Plaintiff Babu Sri Nath .Das claimed Rs. 550, principal Its. 500 and interest Rs. 50, on two promissory-notes, one for Rs. 300 dated the 9th May 1906, alleged to have been executed by Bijai Bahadur Singh,/ and impleading his father Angad Singh as joint member of the family.'*** Defendant Bijai Bohadur Singh, the executant of the promissory-notes, dated the 9th May and the 1st June 1906, had admitted in his written statement the receipt of the whole sum of Rs. 500 but pleaded repayment of the same. Had any consideration been really wanting the party immediately concerned would have been the first person to plead it.' ** 'I find that both the defendants jointly borrowed Rs. 500 and the promissory-notes were caused to be executed in the name of Bijai Bahadur in whose name the contract was held for which the loan was required, although both the defendants were jointly interested in the profits arising out of the contract'. Independently of the findings of the lower appellate Court as to the case set up for the plaintiff in that Court, the following considerations leave no doubt in my mind that the debt claimed was advanced on the promissory-notes, that they were not taken in lieu of a pre-existing joint debt under an oral contract and that the notes were produced as the basis of the claim.
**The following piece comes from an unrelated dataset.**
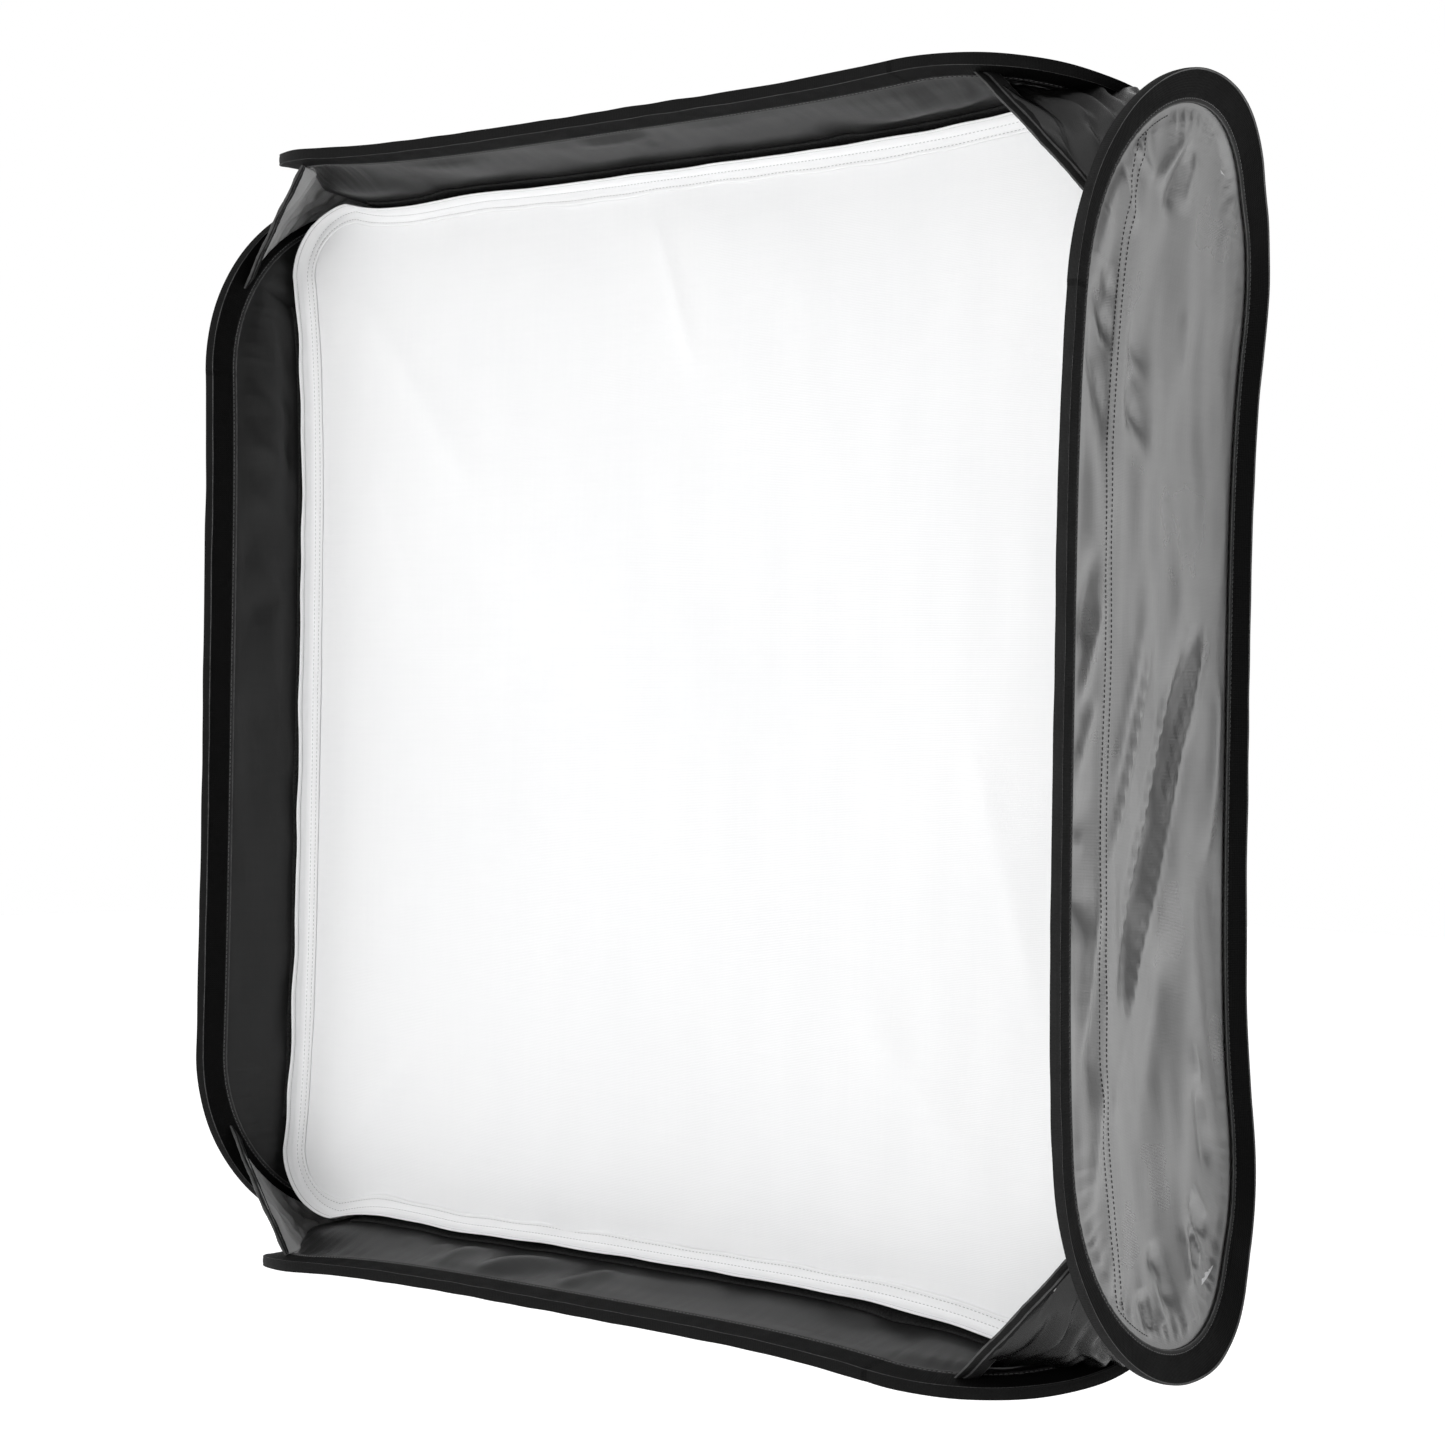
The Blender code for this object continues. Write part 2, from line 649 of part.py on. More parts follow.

(a) The material portion of the two promissory-notes may be rendered as follows:

I have borrowed from you Rs. 300 the half of which is Rs. 150 when I get my cheque you will deduct it. Keep this note with you; 9th May 1906,' 'As I have borrowed Rs. 200 from. Babu Srinath Das agent of the district treasurer I execute this note that it be of use when needed. 1st June 1906.The language of the promissory-note of the 1st June 1906 conclusively shows that it contains the terms of an original debt for which it was executed and that it was not given in satisfaction and discharge of any joint debt the cause of action for which had been complete before its execution.
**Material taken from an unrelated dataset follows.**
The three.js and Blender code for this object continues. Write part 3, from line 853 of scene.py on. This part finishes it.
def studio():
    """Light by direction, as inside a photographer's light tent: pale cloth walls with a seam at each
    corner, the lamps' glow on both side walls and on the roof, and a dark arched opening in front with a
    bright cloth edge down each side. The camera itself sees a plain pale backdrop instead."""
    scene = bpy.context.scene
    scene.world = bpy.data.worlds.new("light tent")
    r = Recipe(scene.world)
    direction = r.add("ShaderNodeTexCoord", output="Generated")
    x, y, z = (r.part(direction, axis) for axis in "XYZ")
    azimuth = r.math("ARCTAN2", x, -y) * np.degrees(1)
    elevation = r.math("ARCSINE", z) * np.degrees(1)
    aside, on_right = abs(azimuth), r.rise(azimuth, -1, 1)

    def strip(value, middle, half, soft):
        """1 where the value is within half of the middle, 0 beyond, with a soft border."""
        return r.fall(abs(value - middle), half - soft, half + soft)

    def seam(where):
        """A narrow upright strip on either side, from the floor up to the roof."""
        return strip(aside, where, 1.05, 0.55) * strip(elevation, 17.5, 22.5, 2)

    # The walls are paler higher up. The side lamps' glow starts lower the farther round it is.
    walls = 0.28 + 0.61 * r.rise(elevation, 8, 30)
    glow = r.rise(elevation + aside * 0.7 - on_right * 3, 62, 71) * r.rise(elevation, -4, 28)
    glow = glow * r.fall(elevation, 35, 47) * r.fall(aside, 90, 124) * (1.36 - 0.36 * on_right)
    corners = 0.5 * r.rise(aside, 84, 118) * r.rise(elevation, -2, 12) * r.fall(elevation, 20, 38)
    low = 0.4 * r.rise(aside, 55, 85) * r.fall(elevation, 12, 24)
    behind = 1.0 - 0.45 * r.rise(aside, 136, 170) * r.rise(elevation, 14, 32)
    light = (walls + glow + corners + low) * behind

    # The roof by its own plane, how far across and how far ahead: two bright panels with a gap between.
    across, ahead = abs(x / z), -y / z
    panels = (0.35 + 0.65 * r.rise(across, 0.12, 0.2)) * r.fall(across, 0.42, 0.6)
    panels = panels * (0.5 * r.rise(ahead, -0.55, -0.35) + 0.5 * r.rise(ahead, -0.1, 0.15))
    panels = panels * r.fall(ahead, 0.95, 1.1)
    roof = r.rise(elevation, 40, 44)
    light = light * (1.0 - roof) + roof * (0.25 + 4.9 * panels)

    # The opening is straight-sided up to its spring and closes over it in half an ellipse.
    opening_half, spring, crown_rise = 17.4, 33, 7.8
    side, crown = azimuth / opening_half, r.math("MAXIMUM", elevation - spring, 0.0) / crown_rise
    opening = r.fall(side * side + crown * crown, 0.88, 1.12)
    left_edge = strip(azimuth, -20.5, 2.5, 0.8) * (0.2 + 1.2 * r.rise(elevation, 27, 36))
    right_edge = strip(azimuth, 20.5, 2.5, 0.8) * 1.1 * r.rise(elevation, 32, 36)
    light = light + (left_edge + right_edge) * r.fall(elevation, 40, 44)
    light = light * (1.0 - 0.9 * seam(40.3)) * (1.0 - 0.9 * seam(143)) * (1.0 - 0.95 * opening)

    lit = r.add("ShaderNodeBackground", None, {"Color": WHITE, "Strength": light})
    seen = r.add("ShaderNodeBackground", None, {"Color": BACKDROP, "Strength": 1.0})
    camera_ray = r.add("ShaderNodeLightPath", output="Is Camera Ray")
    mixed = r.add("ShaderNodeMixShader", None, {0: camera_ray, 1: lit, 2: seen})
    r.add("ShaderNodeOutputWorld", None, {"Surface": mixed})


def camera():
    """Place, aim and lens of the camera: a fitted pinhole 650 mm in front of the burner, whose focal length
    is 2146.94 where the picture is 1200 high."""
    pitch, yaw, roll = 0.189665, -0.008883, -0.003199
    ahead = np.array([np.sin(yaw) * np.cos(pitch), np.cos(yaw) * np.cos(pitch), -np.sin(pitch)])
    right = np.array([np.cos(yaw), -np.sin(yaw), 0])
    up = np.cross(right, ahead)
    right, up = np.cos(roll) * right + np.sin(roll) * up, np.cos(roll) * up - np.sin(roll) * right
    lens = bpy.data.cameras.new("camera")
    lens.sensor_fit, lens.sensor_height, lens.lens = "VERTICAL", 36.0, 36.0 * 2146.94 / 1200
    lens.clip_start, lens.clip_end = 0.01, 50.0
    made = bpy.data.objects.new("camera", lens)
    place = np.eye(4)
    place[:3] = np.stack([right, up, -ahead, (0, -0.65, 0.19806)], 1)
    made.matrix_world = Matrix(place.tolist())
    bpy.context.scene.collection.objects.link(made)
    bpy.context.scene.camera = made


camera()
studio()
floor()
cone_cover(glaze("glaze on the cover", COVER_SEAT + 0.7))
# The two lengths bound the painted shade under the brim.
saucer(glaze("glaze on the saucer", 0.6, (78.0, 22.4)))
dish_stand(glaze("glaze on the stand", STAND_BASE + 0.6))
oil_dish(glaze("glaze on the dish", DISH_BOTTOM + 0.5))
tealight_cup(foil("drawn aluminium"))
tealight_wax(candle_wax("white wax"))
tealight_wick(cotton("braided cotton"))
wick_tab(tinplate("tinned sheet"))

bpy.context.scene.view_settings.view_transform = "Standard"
(b) The language of the promissory-note of the 9th May 1906 coupled with the statement of the plaintiff that it was executed between 11 and 12 of the day and that the money was paid then and there makes it certain, that the note was taken for an original debt.

(c) The debt jointly incurred by the father and the son is alleged to carry interest and it is incredible that a money-lender whose sole motive for advancing money is to get interest would accept promissory-notes which carry no interest for a debt which carried interest specially when he was in possession of good evidence' to prove the oral debt.

(d) The allegation in the first paragraph of the plaint that the entire business of the father and the son is joint fits in with making the father liable for the loan taken by the son better than with the theory that the father and the son jointly borrowed the money under an oral agreement.

(e) The natural meaning of the allegation in paragraphs 3 and 4 of the plaint is that the notes were executed for the money advanced on them and that the father by causing the son to execute them was as much liable on the notes as the executant himself.

Paragraphs 3 and 4 of the plaint completely demolish the theory that an oral debt is the basis of the claim.

(f) The date on which the cause of action is alleged in the plaint to have arisen is the 11th July 1907, and it is not shown how this date could be the date of the cause of action for an oral debt the terms of which are not stated anywhere in the pleadings.

(g) The promissory-notes were filed with the plaint as the basis of the claim and when they were shown to the executant during his examination they were called the basis of the claim.

(h) If the claim was not based on them why was an issue as to the minority of the executant framed and why was the finding of the first Court on that issue attacked in the memorandum of appeal to the lower appellate Court. That memorandum of appeal contains five pleas and four of them challenge the finding that the executant at the time of the execution of the promissory-notes was a minor.

8. It only remains to state that the statement of the plaintiff's pleader on the 6th January 1908 does not contain any allegation to the effect that there was an oral and joint contract independently of the promissory-notes and that it is the basis of the claim.

9. When the plea of minority was raised by the executant of the notes, the plaintiff's pleader, no doubt, attempted to base the claim upon an oral agreement in proof of which the promissory-notes were produced. He did not, however, say that the claim was based upon an oral agreement, which was independent of the promissory-notes. The allegation that the basis of the claim was an oral agreement, in proof of which the promissory-notes were produced, has no sense inasmuch as those notes cannot prove any oral contract which they do not contain. The absurdity of the statement, I presume, was the reason why the case of an oral agreement to be proved by the promissory-notes was given up in the lower appellate Court and the case that the money was advanced on the two promissory-notes under which the father and the son were jointly liable was sought to be established. In this connection I may remark that the statement of the learned Vakil for the respondent before me that the notes were produced to prove the joint liability of the son under the oral and joint contract by which the father and the son incurred a joint liability is a modification of the statement of the Pleader of the plaintiff in the first Court and is difficult to follow. A promissory-note can, in no way, prove the joint liability of the executant under an oral contract which is independent of the promissory-notes. To sum up, the case sought to be established by the plaintiff in the lower appellate Court and rightly found by that Court is that both the father and the son jointly borrowed Rs. 500 on the two promissory-notes which were caused by the father to be executed in the name of the son and that both the father and the son were jointly interested in the business for which the money was borrowed.

10. The lower appellate Court on the above findings decreed the claim in full against the father and exempted the son on the ground of minority.

11. This decree cannot stand for the simple reason that the executant of the promissory-notes has been found to be a minor and that a contract entered into by a minor is void and creates no liability see Mohori Bibee v. Dharmodas Ghose 30 I.A. 114 : 30 C. 539.

12. In this view of the case it is unnecessary for me to consider the rulings relied on by the learned Vakil for the respondent inasmuch as there is no oral and joint contract which is independent of the two promissory-notes and on which the plaintiff may sue and inasmuch as the contract entered into by the son on which the father is sought to be made jointly liable is void.

13. The result is that I allow the appeal, set aside the decrees of the Courts below and dismiss the plaintiff's claim with costs in all Courts.